[Entries with model source code]

________

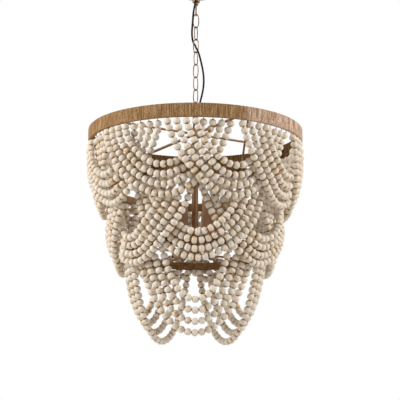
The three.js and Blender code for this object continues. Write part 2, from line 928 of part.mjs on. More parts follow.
// The tiers hang under their rings: the beads' axis lies under the band, the turns behind it.
function hung(tier, top, beadAxis, innerFace, segments) {
  const face = flatRadius(innerFace, segments) - clearance;
  const step = (tier.spanShares[1] - tier.spanShares[0]) * (360 / tier.swags);
  const corner = face * Math.sin(turn(step / 2)) + cordThickness;
  const behind = Math.sqrt(face * face - corner * corner) - cordThickness / 2;
  const startInside = beadAxis - innerFace + innerStart;
  return { ...tier, top, radius: beadAxis, turnRadius: behind, startInside };
}
const tiers = [
  hung(upperTier, topRingBottom, juteInner + juteWall / 2, juteInner, topRingSegments),
  hung(
    middleTier,
    middleRingBottom,
    middleRingRadius - bandWall / 2,
    middleRingRadius - bandWall,
    middleRingSegments,
  ),
  hung(
    lowerTier,
    bottomRingBottom,
    bottomRingRadius - bandWall,
    bottomRingRadius - bandWall,
    bottomRingSegments,
  ),
];
for (const tier of tiers) {
  for (let swag = 0; swag < tier.swags; swag += 1) {
    add(`${tier.name}_${swag + 1}`, swagGeometry(tier, swag), "bead");
  }
}
add("supply_cord", supplyCord(), "black");

export default chandelier;
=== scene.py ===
"""The looks of a beaded chandelier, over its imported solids. Metres, +Z up, origin on the ceiling."""

import math

import bpy
import numpy as np
from mathutils import Matrix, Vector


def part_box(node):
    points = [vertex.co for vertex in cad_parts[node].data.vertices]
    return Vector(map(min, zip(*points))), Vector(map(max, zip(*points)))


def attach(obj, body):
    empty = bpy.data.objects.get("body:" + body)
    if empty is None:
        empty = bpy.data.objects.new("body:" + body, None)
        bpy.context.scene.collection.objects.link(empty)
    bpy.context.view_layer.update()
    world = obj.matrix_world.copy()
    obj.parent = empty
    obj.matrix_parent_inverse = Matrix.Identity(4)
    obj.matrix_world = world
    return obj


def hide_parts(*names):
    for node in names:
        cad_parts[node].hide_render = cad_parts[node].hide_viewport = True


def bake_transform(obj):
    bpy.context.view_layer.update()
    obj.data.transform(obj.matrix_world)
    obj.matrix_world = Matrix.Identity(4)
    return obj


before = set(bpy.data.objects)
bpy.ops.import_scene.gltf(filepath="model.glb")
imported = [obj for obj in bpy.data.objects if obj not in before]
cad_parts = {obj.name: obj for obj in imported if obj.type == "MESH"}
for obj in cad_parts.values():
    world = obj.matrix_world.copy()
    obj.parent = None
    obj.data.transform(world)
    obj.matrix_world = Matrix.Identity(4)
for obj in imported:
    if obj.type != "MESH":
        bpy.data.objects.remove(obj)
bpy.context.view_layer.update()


# The photograph was taken from below, a few metres off, with a long lens tipped up a little. The
# chandelier's axis stands a little left of the middle of the frame.
mm = 0.001
PHOTO_WIDTH = 400
FOCAL_PIXELS = 1828.8
SENSOR_WIDTH = 36.0
camera_place = (11.8 * mm, -4200 * mm, -1476 * mm)
camera_pitch = math.radians(12.73)
camera_roll = math.radians(0.3)

scene = bpy.context.scene
camera = bpy.data.objects.new("camera", bpy.data.cameras.new("camera"))
camera.data.sensor_width = SENSOR_WIDTH
camera.data.lens = SENSOR_WIDTH * FOCAL_PIXELS / PHOTO_WIDTH
camera.matrix_world = (
    Matrix.Translation(camera_place)
    @ Matrix.Rotation(math.pi / 2 + camera_pitch, 4, "X")
    @ Matrix.Rotation(camera_roll, 4, "Z")
)
scene.collection.objects.link(camera)
scene.camera = camera


# The supply cord is a round black PVC cord. It leaves a gland under the canopy, passes through the
# third link of the chain and hangs beside it in a slack curve down to a bush on the hub. It is made in
# lengths, cut where the chain's links hang.
CORD_DIAMETER = 4.6 * mm
CORD_SIDES = 14
CORD_STEP = 1.5 * mm
# Points on the cord's middle, from the gland to the bush, in millimetres.
CORD_POINTS = (
    (-2, -15, -32.5), (-2, -15, -40), (-3.2, -14.4, -50), (-5.4, -12, -62),
    (-7, -8.8, -74), (-7.8, -6.4, -86), (-8.8, -5.4, -99), (-9.6, -2.6, -112),
    (-9.2, 2.2, -124), (-7.8, 6, -132.5), (-5.6, 7.2, -139), (-1.7, 5.6, -145),
    (-0.4, 1, -150.6), (1.1, -3.4, -155.6), (3.6, -6.4, -160.6), (6.2, -7.8, -167),
    (9, -7.8, -176), (13.4, -6.6, -193.8), (17.3, -5.5, -213), (19.2, -5, -233),
    (18.4, -5.2, -253), (15.6, -6.4, -270), (12, -8, -286), (7.6, -10, -304),
    (3, -11.2, -320), (-0.8, -10.9, -332), (-2.8, -9.5, -340), (-3, -9, -347.4),
)


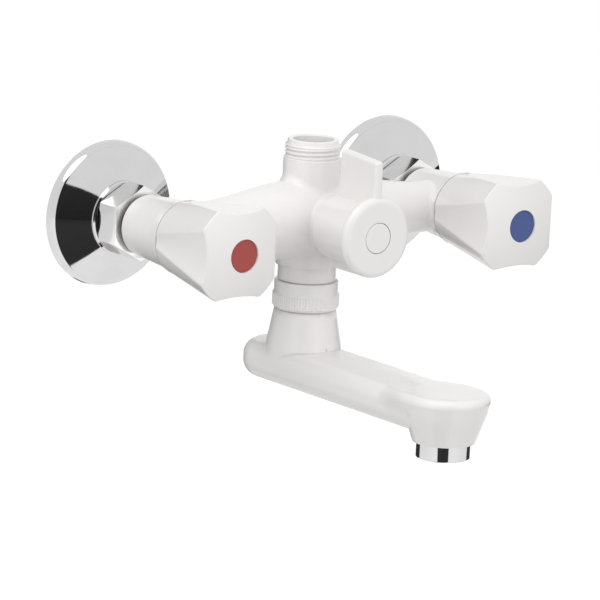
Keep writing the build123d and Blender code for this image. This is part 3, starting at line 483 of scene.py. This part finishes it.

________

* [EXERCISE] Identify the lines in the entries above that contain "data", then copy them out.

* [OUTPUT]
    points = [vertex.co for vertex in cad_parts[node].data.vertices]
    empty = bpy.data.objects.get("body:" + body)
        empty = bpy.data.objects.new("body:" + body, None)
    obj.data.transform(obj.matrix_world)
before = set(bpy.data.objects)
imported = [obj for obj in bpy.data.objects if obj not in before]
    obj.data.transform(world)
        bpy.data.objects.remove(obj)
camera = bpy.data.objects.new("camera", bpy.data.cameras.new("camera"))
camera.data.sensor_width = SENSOR_WIDTH
camera.data.lens = SENSOR_WIDTH * FOCAL_PIXELS / PHOTO_WIDTH